Surrounded by advancing machinery, Blake blamed, more than anyone else, Isaac Newton—the blinkered rationalist imposing his new orderfn5—but Newton himself had not believed in progress. He studied a great deal of history, mostly biblical, and if anything he supposed that his own era represented a fall from grace, a tattered remnant of past glories. When he invented vast swaths of new mathematics, he thought he was rediscovering secrets known to the ancients and later forgotten. His idea of absolute time did not subvert his belief in eternal Christian time. Historians studying our modern notion of progress have observed that it began to develop in the eighteenth century, along with our modern notion of history itself. We take our sense of history for granted—our sense of “historical time.” The historian Dorothy Ross defines it as “the doctrine that all historical phenomena can be understood historically, that all events in historical time can be explained by prior events in historical time.” (She calls this “a late and complex achievement of the modern West.”) It seems so obvious now: we build upon the past.
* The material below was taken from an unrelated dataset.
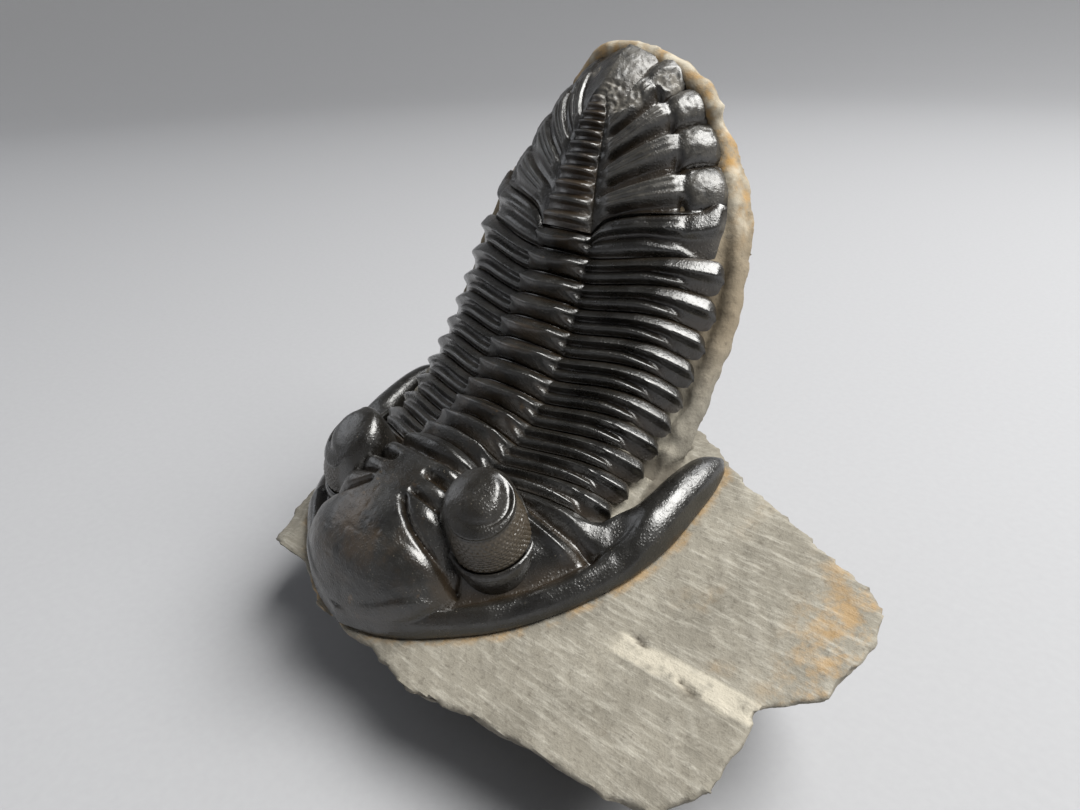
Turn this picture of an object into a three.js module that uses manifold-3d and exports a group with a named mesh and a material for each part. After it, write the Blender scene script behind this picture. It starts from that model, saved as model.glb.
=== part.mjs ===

So, as the Renaissance receded, a few writers began trying to imagine the future. Besides Madden with his Memoirs of the Twentieth Century and Mercier with his dream of the year 2440, others attempted imaginative fiction about societies to come, which can, in hindsight, be called “futuristic,” though that word did not register in English until 1915. They were all defying Aristotle, who wrote, “Nobody can narrate what has not yet happened. If there is narration at all, it will be of past events, the recollection of which is to help the hearers to make better plans for the future.”
The first true futurist in Asimov’s sense of the word was Jules Verne. In the 1860s, as railroad trains chugged across the countryside and sailing ships gave way to steam, he imagined vessels traveling under the sea, across the skies, to the center of the earth, and to the moon. We would say he was a man ahead of his time—he had an awareness, a sensibility, suited to a later era. Edgar Allan Poe was ahead of his time. The Victorian mathematician Charles Babbage and his protégé Ada Lovelace, forerunners of modern computing, were ahead of their time. Jules Verne was so far ahead of his time that he could never even find a publisher for his most futuristic book, Paris au XXe siècle, a dystopia featuring gas-powered cars, “boulevards lit as brightly as by the sun,” and machine warfare. The manuscript, handwritten in a yellow notebook, turned up in 1989, when a locksmith cracked open a long-sealed family safe.
The next great futurist was Wells himself.
We are all futurists now.
“Time travel?! You expect me to believe such nonsense?”
“Yes, it is a difficult concept, isn’t it.”
—Douglas Adams (“The Pirate Planet,” Doctor Who, 1978)
TIME TRAVEL AS DESCRIBED by Wells and his many heirs is everywhere now, but it does not exist. It cannot. In saying so, it occurs to me that I’m Filby
“But the thing’s a mere paradox,” says the Editor.
“It’s against reason,” says Filby.
Critics of the 1890s took the same view. Wells knew they would. When his book was finally published in the spring of 1895—The Time Machine: An Invention, sold in New York by Henry Holt (75¢) and in London by William Heinemann (2/6)—reviewers admired it for a good tale: a “fantastic story”; “shocker of no ordinary kind”; “tour de force of ghastly imaginings”; “distinctly above the average of such fanciful works”; and “worth reading if you like to read impossible yarns” (that last from the New York Times). They noted the apparent influence of the Dark Romantics, Edgar Allan Poe and Nathaniel Hawthorne. One sniffed, “We have some difficulty in discerning the exact utility of such excursions into futurity.”
Only a few paid Wells the compliment of analyzing his fantastic notion logically. They found it illogical. “There is no getting into the Future, except by waiting,” wrote Israel Zangwill in the Pall Mall Magazine, wagging a stern finger. “You can only sit down and see it come by.” Zangwill, himself an occasional novelist and humorist, soon also to be a famous Zionist, thought he understood time quite well. He admonished the author:
In verity there is no Time Traveller, Mr. Wells, save Old Father Time himself. Instead of being a Fourth Dimension of Space, Time is perpetually travelling through Space, repeating itself in vibrations farther and farther from the original point of incidence; a vocal panorama moving through the universe across the infinities, a succession of sounds and visions that, having once been, can never pass away …
(Zangwill had clearly been reading Poe: vibrations indefinitely extending through the atmosphere—“no thought can perish”—and this sentence, too, sails indefinitely onward.)
… but only on and on from point to point, permanently enregistered in the sum of things, preserved from annihilation by the endlessness of Space, and ever visible and audible to eye or ear that should travel in a parallel movement.
Despite his objections Zangwill couldn’t help but admire Wells’s “brilliant little romance.” He shrewdly noticed that The Arabian Nights had employed a sort of time-machine precursor: a magic carpet that traverses space. Meanwhile, even in 1895, Zangwill seemed to understand certain peculiar implications of time travel—the paradoxes, we will soon say—better than Wells himself.
The Time Machine looks one way: forward.